HELENA RECKITT
Support Acts: Contradictions of Curating and Care
From the withdrawal of state funds for cultural projects, to the precarity of life under late capitalism, where care is treated as an infinitely exploitable resource, the crisis of care has become a key preoccupation in the art world. Artists and curators attempt to make visible the unseen and under-valued labour and relationships on which their activities rely. Activists agitate for policies to improve labour conditions in the notoriously unregulated artworld. To compensate for the lack of care they routinely experience, cultural workers establish structures of support and mutual aid. Reviewing some of these artistic, institutional, curatorial and activist initiatives, Helena Reckitt highlights the political conditions under which they operate and asks how care in the contemporary arts can be reconsidered, revalued, and more fairly distributed.
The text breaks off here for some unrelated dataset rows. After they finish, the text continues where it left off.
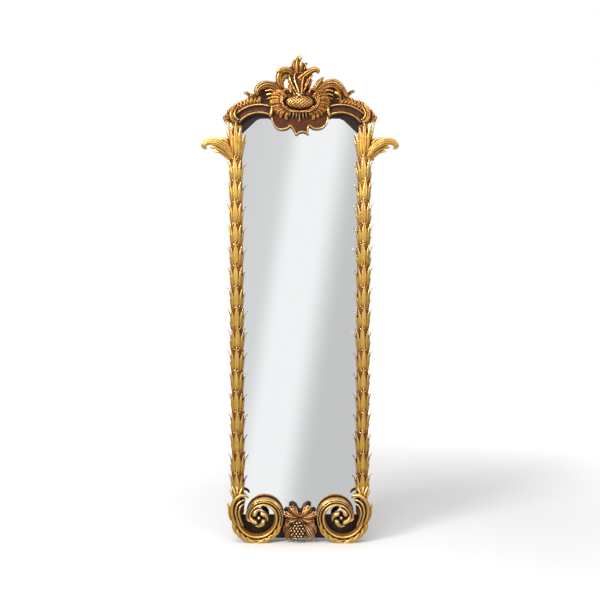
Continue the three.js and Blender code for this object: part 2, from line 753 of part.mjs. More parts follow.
const mirror = new THREE.Group();
mirror.add(
  meshOf("left_palm_stile", palmStile(-1), GILT),
  meshOf("right_palm_stile", palmStile(1), GILT),
  meshOf("crest", crest(), RED_GILT),
  meshOf("base_rail", baseRail(), BOLE),
  meshOf("left_volute", volute(-1), GILT),
  meshOf("right_volute", volute(1), GILT),
  meshOf("vine_leaf_boss", boss(), RED_GILT),
  meshOf("mirror_plate", mirrorPlate(), SILVERED),
  meshOf("backboard", backboard(), PINE),
);
mirror.rotation.x = Math.PI / 2;
mirror.position.z = -HANG_HEIGHT;

export default mirror;
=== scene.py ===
"""Carved giltwood pier mirror: palm-trunk stiles, a rocaille crest, two volutes and a vine-leaf boss.

Shapes are drawn in millimetres, x across, y up from the foot and z out from the wall, and placed() turns
them into the model's own frame, in metres with z up.
"""

import math

import bmesh
import bpy
import numpy as np
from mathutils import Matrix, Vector


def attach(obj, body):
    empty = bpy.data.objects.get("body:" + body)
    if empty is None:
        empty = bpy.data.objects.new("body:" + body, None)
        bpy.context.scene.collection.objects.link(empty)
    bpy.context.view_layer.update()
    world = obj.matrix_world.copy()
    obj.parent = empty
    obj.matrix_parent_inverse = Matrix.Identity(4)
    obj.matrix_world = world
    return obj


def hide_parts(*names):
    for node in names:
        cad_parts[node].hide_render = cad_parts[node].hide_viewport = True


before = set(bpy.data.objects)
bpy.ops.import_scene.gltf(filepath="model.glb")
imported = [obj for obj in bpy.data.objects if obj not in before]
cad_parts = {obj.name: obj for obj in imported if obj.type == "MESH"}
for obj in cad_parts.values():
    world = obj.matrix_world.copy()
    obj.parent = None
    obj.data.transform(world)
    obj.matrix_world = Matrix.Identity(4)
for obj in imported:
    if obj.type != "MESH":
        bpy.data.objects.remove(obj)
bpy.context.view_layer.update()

# Driving sizes, in millimetres
HANG_HEIGHT = 1532
STILE_X = 223
FOOT_JOINT = 186
HEAD_JOINT = 1480
GAP = 0.3
TRUNK_RADIUS = 20
TRUNK_AXIS = 21
STAGES = 16
CALYX_FOOT = 1372
STAGE_PITCH = (CALYX_FOOT - FOOT_JOINT) / STAGES
ARCH = {"x": 140, "y": 1431, "radius": 104, "from": 66, "to": 141}
CUSHION = {"x": -1, "y": 1556, "across": 50, "up": 25}
REBATE = {"half": 210.3, "foot": 91.7, "head": 1515.3, "clip": 55.8, "depth": 10.6}
RAIL_DEPTH = 14
RAIL_HEAD = 94
CREST_SOFFIT = 201.5  # half the width between the crest's two feet
STILE_INNER = 202  # from the centreline of the mirror to a stile's inner edge
MOST_TRIANGLES = {"stile": 180000, "volute": 110000, "boss": 110000, "crest": 195000}
CAMERA = {"aim": 873.4, "distance": 3.3, "pitch": 5, "lens": 56.6}

VOXEL = 1.35
RNG = np.random.default_rng(17)


# Camera, first of all: at eye level with the mirror's middle, a little above it and looking down
def photograph_camera():
    target = Vector((0, -0.045, (CAMERA["aim"] - HANG_HEIGHT) / 1000))
    pitch = math.radians(CAMERA["pitch"])
    camera = bpy.data.objects.new("camera", bpy.data.cameras.new("camera"))
    bpy.context.scene.collection.objects.link(camera)
    camera.location = target + CAMERA["distance"] * Vector((0, -math.cos(pitch), math.sin(pitch)))
    camera.rotation_euler = (target - camera.location).to_track_quat("-Z", "Y").to_euler()
    camera.data.lens = CAMERA["lens"]
    camera.data.sensor_width = 36
    bpy.context.scene.camera = camera


photograph_camera()


# Materials


def linear(code):
    """An sRGB hex colour as linear RGBA."""
    parts = [int(code[i : i + 2], 16) / 255 for i in (1, 3, 5)]
    return (*[p / 12.92 if p <= 0.04045 else ((p + 0.055) / 1.055) ** 2.4 for p in parts], 1.0)


def add(tree, kind, settings=None, **links):
    """A node of this kind. Settings are its properties; links are socket values, or outputs to connect."""
    node = tree.nodes.new(kind)
    for name, value in (settings or {}).items():
        setattr(node, name, value)
    for name, value in links.items():
        wanted = name.replace("_", " ").lower()
        sockets = [s for s in node.inputs if wanted == s.name.lower() or name.lower() == s.identifier.lower()]
        feed(tree, sockets[0], value)
    return node


def feed(tree, socket, value):
    """Gives a socket a value, or links another node's output to it."""
    if isinstance(value, bpy.types.NodeSocket):
        tree.links.new(value, socket)
    else:
        socket.default_value = value


def calculate(tree, operation, *values, clamped=False):
    node = add(tree, "ShaderNodeMath", {"operation": operation, "use_clamp": clamped})
    for socket, value in zip(node.inputs, values):
        feed(tree, socket, value)
    return node.outputs[0]


def spread(tree, value, low, high, to_low=0.0, to_high=1.0, kind="LINEAR"):
    """The value with its span from low to high laid out from to_low to to_high."""
    node = add(tree, "ShaderNodeMapRange", {"interpolation_type": kind}, Value=value)
    for name, limit in (("From Min", low), ("From Max", high), ("To Min", to_low), ("To Max", to_high)):
        node.inputs[name].default_value = limit
    return node.outputs["Result"]


def ramp(tree, value, stops, smooth=False):
    """Colours (hex) or greys (numbers) spread along a value from 0 to 1."""
    node = add(tree, "ShaderNodeValToRGB", Fac=value)
    node.color_ramp.interpolation = "EASE" if smooth else "LINEAR"
    elements = node.color_ramp.elements
    while len(elements) < len(stops):
        elements.new(0.5)
    for element, (place, colour) in zip(elements, stops):
        element.position = place
        element.color = linear(colour) if isinstance(colour, str) else (colour, colour, colour, 1)
    return node.outputs["Color"]


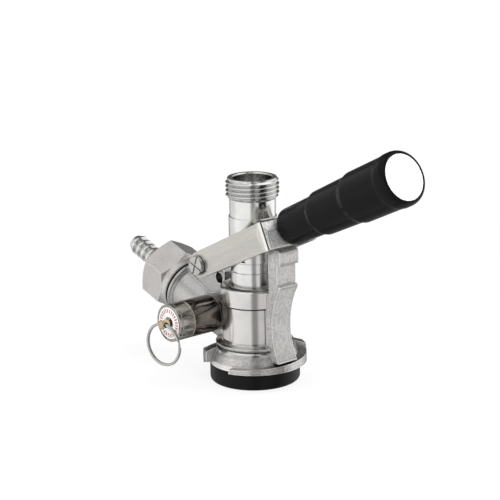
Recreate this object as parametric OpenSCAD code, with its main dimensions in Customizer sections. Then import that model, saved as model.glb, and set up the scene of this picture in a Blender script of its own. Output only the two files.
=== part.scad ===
// Keg coupler with a swinging lever, a sliding probe, a gas inlet and a relief valve.
// Millimetres. The probe stands on Z, the lever points along +X, the gas inlet
// along -X and the relief valve along -Y. Z is zero at the bottom of the base seal.

/* [Base seal] */
// Outer radius of the rubber base seal
seal_r = 19.5; // [18:0.1:22]
// Height of the base seal below the body
seal_h = 8; // [6:0.1:10]
// Radius of the hole in the base seal
seal_bore_r = 12.6; // [12:0.1:13.5]
// Radius of the rounded lower edge of the base seal
seal_round = 1.8; // [0.8:0.1:2.6]
// Outer radius of the lip that goes up into the body
seal_lip_r = 15.4; // [14.6:0.1:16.4]
// Height of the lip
seal_lip_h = 2.4; // [1.6:0.1:3.4]

/* [Body casting] */
// Height of the conical skirt
skirt_h = 8.4; // [7:0.1:11]
// Radius of the skirt at its top
skirt_top_r = 16.4; // [15.4:0.1:17.4]
// Radius of the bead over the skirt
bead_r = 16.8; // [16:0.1:18]
// Height of the bead
bead_h = 1.4; // [1:0.1:2.2]
// Radius of the barrel
barrel_r = 13.9; // [13.4:0.1:14.4]
// Height of the barrel from the bead to the collar
barrel_h = 16.9; // [15:0.1:20]
// Radius of the collar
collar_r = 14.7; // [14.2:0.1:16]
// Height of the collar
collar_h = 7.5; // [6.6:0.1:9]
// Radius of the gas chamber inside the barrel
chamber_r = 11.4; // [11:0.1:12]
// Radius of the gland bore in the collar
gland_r = 12.2; // [11.8:0.1:12.6]
// Height of the ledge that carries the O-ring
ledge_h = 1.4; // [1:0.1:2]

/* [Bayonet lugs] */
// Outer radius of the two lugs
lug_r = 22.45; // [21:0.05:24]
// Height of a lug at its thin end
lug_thin = 1.9; // [1.4:0.1:2.6]
// Height of a lug where it meets its stop
lug_thick = 4.3; // [3:0.1:5]
// Height of the stop block's outer side over the seal
stop_h = 6.6; // [5:0.1:8]
// Fall of the stop block's top towards its outer side
stop_fall = 1.6; // [0:0.1:2.4]
// Height of the stop block's lower face over the seal
stop_low = 1.6; // [0:0.1:2.4]
// Angle that one lug covers, stop block included
lug_sweep = 141; // [100:1:150]
// Angle that the stop block covers
stop_sweep = 15; // [8:1:24]
// Angle of the thin end, from +X
lug_start = -71; // [-90:1:-50]

/* [Rear column] */
// Half width of the column
column_half_w = 5.3; // [4:0.1:5.6]
// Inner face of the column, from the probe's axis
column_in = 15.8; // [15.2:0.1:16.6]
// Outer face of the column between its ledge and its hook
column_out = 21; // [20:0.1:21.6]
// Reach of the ledge
column_ledge = 22.6; // [22:0.1:23.4]
// Reach of the hook that holds the latch
hook_reach = 23; // [22:0.1:23.3]
// Height of the hook's lower face over the collar
hook_low = 12.8; // [11:0.1:14]
// Height of the column over the collar
column_rise = 19.6; // [18:0.1:20]
// Height of the ledge over the collar
ledge_rise = 3.8; // [2:0.1:6]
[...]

Helena Reckitt is a curator and researcher with an interest in feminist and queer art, theory, and collectivity. She is Reader in the Art Department, Goldsmiths, University of London, and editor of the books Art and Feminism, Acting on AIDS, and Sanja Iveković: Unknown Hero, A Reader. She has held curatorial and programming positions at institutions including the ICA, London, Atlanta Contemporary Art Center, and the Power Plant in Toronto. In 2015 she initiated the Feminist Duration Reading Group which meets monthly in London to explore under-known feminisms from outside the Anglo-American canon.